For fans who grew up on Led Zeppelin vinyl, Highwaymen cassettes and Alison Krauss CDs, this was the year Outlaw stopped being just another summer package and started looking like a once-in-a-generation lineup.
How the 2024 Outlaw lineup came together
The Outlaw Music Festival started life in 2016 as a single-day event in Scranton, Pennsylvania, before mutating into a full-blown touring caravan that crisscrosses the States each summer. By 2024 it had become Willie Nelson’s preferred way to drag half his record collection out on the road with him.
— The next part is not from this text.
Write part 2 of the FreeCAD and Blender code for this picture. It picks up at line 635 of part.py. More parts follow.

The 2024 edition ran from June 21 to September 17, with Willie Nelson & Family and Bob Dylan locked in as the non-negotiable core every night. Around that axis, the promoters built three distinct legs: the opening run with Robert Plant & Alison Krauss and Celisse, a West Coast swing with John Mellencamp and Brittney Spencer (plus a Billy Strings cameo), and a closing stretch that swapped in Southern Avenue.
| Dates (2024) | Key artists | Leg focus |
|---|---|---|
| Jun 21 – Jul 7 | Nelson & Family, Bob Dylan, Robert Plant & Alison Krauss, Celisse | Deep roots and harmony-heavy first leg |
| Jul 29 – Aug 10 | Nelson & Family, Dylan, John Mellencamp, Brittney Spencer (+ Billy Strings on Aug 10) | Heartland rock and jam-leaning West Coast run |
| Sep 6 – Sep 17 | Nelson & Family, Dylan, Mellencamp, Southern Avenue | Soul-tinged Midwestern and Rust Belt closer |
On paper it looked like an executive’s fantasy: country’s last great outlaw, rock’s most mythologized frontman and bluegrass’s quiet assassin, all parked on the same stage. In practice, the 2024 shows were far stranger and more musical than any nostalgia tour had a right to be.
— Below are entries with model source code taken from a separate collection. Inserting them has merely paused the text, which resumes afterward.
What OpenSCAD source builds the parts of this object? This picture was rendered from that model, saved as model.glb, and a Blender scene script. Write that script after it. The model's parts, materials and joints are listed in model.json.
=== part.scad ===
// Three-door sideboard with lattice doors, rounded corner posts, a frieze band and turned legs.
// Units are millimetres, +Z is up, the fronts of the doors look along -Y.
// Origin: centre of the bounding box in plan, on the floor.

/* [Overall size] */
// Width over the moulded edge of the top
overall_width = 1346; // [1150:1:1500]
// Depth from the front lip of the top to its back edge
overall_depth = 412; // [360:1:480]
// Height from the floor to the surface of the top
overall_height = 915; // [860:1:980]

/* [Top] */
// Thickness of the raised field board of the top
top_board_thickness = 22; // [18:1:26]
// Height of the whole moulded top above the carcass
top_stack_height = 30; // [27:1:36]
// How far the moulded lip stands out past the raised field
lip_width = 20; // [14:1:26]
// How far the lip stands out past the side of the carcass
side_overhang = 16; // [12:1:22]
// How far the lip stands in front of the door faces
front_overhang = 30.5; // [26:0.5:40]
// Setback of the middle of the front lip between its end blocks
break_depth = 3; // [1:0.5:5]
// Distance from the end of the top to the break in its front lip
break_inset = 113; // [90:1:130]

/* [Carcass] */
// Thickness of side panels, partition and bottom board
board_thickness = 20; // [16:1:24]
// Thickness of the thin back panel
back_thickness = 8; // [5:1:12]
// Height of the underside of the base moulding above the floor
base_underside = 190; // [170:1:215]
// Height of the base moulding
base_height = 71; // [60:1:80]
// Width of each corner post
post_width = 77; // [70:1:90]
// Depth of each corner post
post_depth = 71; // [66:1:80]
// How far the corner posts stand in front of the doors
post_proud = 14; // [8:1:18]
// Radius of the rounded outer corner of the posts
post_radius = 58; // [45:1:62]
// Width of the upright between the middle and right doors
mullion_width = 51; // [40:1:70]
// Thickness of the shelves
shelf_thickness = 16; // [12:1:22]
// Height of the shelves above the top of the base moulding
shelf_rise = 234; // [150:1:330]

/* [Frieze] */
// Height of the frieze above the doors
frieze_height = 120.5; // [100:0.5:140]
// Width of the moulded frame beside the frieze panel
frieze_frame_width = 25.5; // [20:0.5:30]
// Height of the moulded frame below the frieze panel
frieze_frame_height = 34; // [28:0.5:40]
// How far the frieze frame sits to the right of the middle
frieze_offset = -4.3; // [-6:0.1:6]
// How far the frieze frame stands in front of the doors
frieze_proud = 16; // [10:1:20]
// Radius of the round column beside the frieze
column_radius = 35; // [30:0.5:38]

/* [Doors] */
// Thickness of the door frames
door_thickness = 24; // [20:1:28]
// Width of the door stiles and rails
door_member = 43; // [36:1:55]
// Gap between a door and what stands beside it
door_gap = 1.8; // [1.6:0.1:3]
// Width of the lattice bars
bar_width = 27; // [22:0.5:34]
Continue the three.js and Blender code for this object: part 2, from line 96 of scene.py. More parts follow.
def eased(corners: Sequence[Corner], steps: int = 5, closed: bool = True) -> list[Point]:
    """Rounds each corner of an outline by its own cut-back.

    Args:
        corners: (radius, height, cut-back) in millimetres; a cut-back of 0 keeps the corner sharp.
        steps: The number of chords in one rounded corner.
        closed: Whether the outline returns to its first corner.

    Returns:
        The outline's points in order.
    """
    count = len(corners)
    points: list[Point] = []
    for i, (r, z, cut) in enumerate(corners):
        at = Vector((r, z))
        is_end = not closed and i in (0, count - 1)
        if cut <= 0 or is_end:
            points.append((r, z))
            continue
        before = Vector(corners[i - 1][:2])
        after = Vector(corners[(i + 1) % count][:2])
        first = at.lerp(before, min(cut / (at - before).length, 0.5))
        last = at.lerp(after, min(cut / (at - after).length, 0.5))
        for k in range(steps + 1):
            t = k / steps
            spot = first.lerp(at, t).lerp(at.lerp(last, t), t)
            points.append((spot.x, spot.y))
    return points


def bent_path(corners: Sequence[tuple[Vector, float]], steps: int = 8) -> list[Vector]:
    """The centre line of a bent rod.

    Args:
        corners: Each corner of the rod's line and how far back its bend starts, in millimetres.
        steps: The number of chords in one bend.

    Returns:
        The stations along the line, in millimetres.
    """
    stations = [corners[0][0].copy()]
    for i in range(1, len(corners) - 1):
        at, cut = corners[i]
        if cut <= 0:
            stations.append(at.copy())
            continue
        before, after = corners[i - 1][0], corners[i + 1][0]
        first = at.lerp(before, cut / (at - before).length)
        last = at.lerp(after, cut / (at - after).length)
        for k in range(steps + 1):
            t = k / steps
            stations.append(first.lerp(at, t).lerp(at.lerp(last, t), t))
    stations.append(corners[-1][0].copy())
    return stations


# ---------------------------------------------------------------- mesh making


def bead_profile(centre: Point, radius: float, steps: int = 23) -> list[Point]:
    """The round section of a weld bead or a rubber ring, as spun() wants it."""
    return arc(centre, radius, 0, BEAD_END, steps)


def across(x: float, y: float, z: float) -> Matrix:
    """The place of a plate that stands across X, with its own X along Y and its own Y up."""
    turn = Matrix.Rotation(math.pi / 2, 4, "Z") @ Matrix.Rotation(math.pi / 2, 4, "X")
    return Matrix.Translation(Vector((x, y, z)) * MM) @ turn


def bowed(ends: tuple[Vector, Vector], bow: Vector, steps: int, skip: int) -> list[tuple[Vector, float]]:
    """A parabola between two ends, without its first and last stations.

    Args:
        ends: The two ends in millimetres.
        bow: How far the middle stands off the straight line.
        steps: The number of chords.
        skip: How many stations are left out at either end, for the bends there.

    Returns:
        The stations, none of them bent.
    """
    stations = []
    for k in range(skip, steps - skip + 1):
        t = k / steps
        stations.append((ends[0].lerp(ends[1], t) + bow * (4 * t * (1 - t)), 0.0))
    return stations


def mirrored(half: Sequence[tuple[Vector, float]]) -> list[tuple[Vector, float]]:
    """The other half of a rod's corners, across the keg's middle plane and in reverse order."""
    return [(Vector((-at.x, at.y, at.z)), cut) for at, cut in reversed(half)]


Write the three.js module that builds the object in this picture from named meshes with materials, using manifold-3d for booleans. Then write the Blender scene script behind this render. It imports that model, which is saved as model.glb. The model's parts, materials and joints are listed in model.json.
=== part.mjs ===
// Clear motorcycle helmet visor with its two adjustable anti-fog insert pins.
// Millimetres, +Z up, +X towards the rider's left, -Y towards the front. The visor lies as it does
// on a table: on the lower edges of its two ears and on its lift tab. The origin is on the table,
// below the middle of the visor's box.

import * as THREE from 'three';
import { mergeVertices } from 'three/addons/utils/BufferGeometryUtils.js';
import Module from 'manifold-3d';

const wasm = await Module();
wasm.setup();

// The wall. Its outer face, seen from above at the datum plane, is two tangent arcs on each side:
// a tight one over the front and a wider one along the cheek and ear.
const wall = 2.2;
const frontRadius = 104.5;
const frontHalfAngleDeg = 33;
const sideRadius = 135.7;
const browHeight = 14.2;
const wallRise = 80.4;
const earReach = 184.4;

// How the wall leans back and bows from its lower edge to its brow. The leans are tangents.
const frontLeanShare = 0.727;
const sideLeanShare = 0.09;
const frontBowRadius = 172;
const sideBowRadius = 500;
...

Willie Nelson: the outlaw who will not retire
From Scranton to ringmaster-in-chief
At this point Willie Nelson is less a headliner and more a genre in himself. Outlaw has effectively become his rolling home base, a modern answer to the Highwaymen years when he, Johnny Cash, Waylon Jennings and Kris Kristofferson pushed back against slick Nashville polish. Instead of three other outlaws, he now drags an entire rotating cast of roots royalty behind him.
Festival press materials leaned into that mythology, billing 2024 as the biggest and best Outlaw yet and repeatedly putting Willie’s name first, even above Dylan and Plant. It is his bus, his battered guitar Trigger, his behind-the-beat phrasing and his weed-scented, anti-authoritarian humor that set the tone for the whole night.
When Willie faltered and Lukas answered
Of course, being human sometimes gets in the way of being legendary. The tour’s opening night on June 21 in Alpharetta, Georgia, went ahead without Willie after doctors told the 91-year-old to rest for a few days. In an almost biblical piece of casting, his son Lukas Nelson and the Family Band stepped up to play a set heavy on Willie standards, including a devastating “Funny How Time Slips Away” that felt like a public passing of the torch.
For a lesser artist, missing the kickoff of a marquee tour might have signaled the beginning of the end. Instead, Willie’s brief absence only highlighted what makes Outlaw feel like a family business rather than a faceless brand. The music continues, the bloodline is intact, and when Willie walks back onstage later in the run, the cheers sound like relief as much as celebration.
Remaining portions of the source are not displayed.